I'd like to recommend a book. If we just read material that supports positions we already hold, we don't give ourselves a chance to challenge our positions. And one position most of us commonly hold could use some serious challenging and in earnest. Let me quote a couple of pages from the book:

Fair Play, Steven E. Landsburg

A few years ago, I published a book called The Armchair Economist in which I argued that bipartisanship in Congress should be treated as a violation of the antitrust law. We don't allow the presidents of United and American Airlines to conspire against the public; why should we allow the leaders of the Democratic and Republican parties to conspire? I got a note back from a copy editor asking whether there wasn't actually a key difference, in the sense that the airline presidents are conspiring to break laws, while the politicians are conspiring to make laws. I wrote back, asking if he had any historical evidence as to which of these activities was more likely to be harmful. My guess is that making laws is on average worse than breaking them. Th fact that this possibility never occurred to my editor is another instance of the kind of indoctrination I am talking about.

If you want to combat this stuff, you take the opportunities that come your way. For example, when your three-year-old starts asking about your radar detector, you have a limited number of options. Total honesty requires explaining that the sole purpose of a radar detector is to facilitate breaking the law. Partial honesty can be served by hiding the radar detector.

My colleague Alan Stockman faced this dilemma when his oldest daughter Gwendolyn turned three and curious. Alan opted for the hide-the-detector strategy, lest Gwendolyn get the idea that all rules are made to be broken. The truth, of course, is that some rules are made to be broken and others are not, but philosophers as subtle as Saint Thomas Aquinas have grappled with the question of where to draw the line.
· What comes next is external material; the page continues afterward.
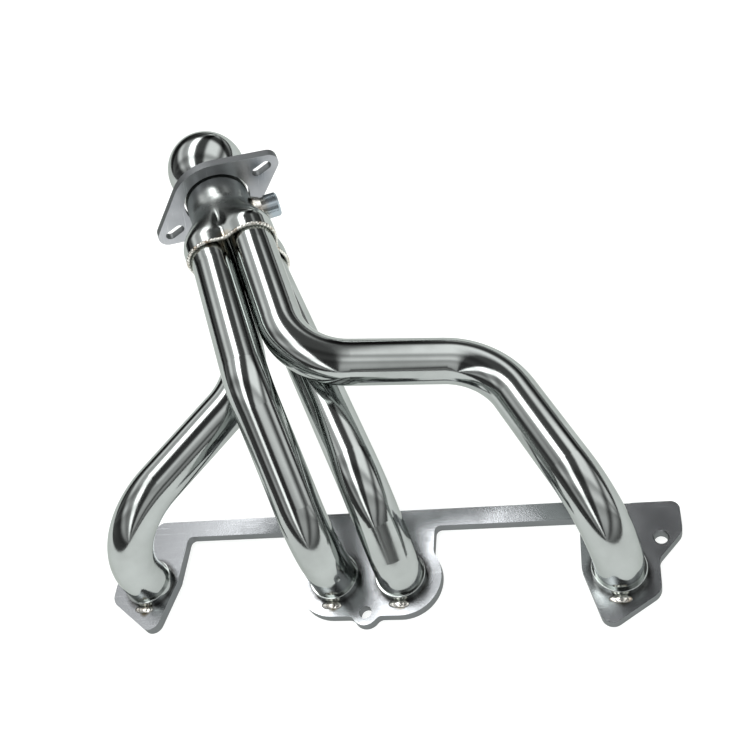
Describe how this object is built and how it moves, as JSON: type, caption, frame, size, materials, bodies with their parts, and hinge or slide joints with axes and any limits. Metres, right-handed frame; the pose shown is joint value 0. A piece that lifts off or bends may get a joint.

For Aquinas the key criterion was conformity with natural law, which is all well and good for a sophisticated adult, but Alan didn't think his three-year-old was quite prepared to grasp the concept of a natural speed limit.

So to maintain his daughter's respect for the rule of law, Alan lived without a radar detector for a few years. There would be time enough, as Gwendolyn grew older, to show her that between black and white there are many shades of gray.

I told Alan he had the analysis half right and half wrong. The part he had right was this: It's true that a very young child is likely to be confused if you tell her that some laws are bad while others are good. But it's wrong ot conclude, as Alan did, that very young children should be allowed to believe that all laws are good. My own inclination is to go the opposite route, by teaching the very young that all laws are bad. As those children grow older and more sophisticated, they can be gradually introduced to the advanced Aquinean concept that some laws are actually just.

You walk a thin line with these things. I do want my daughter to know that policemen are good, in the sense that if you are lost they will help you find your way home. But I also want her to know that policemen are bad, in the sense that they enforce a lot of bad laws. I've talked to her about this paradox, and she has no trouble grasping it.

And there are some things that I want to impress on my daughter even when they push the limits of her young capacity for thought. The massacre at Waco took place only days after my daughter (then aged six) had asked me how the government uses our tax dollars. When she walked in on the television coverage of flames and carnage, I told her that now she was seeing the answer to her question. And when she heard that there were children in there, that they were burning children, her eyes grew wide with horror, and I both hope and believe that she will never forget that moment.

That's from a book called, Fair Play: What Your Child Can Teach You About Economics, Values, and the Meaning of Life.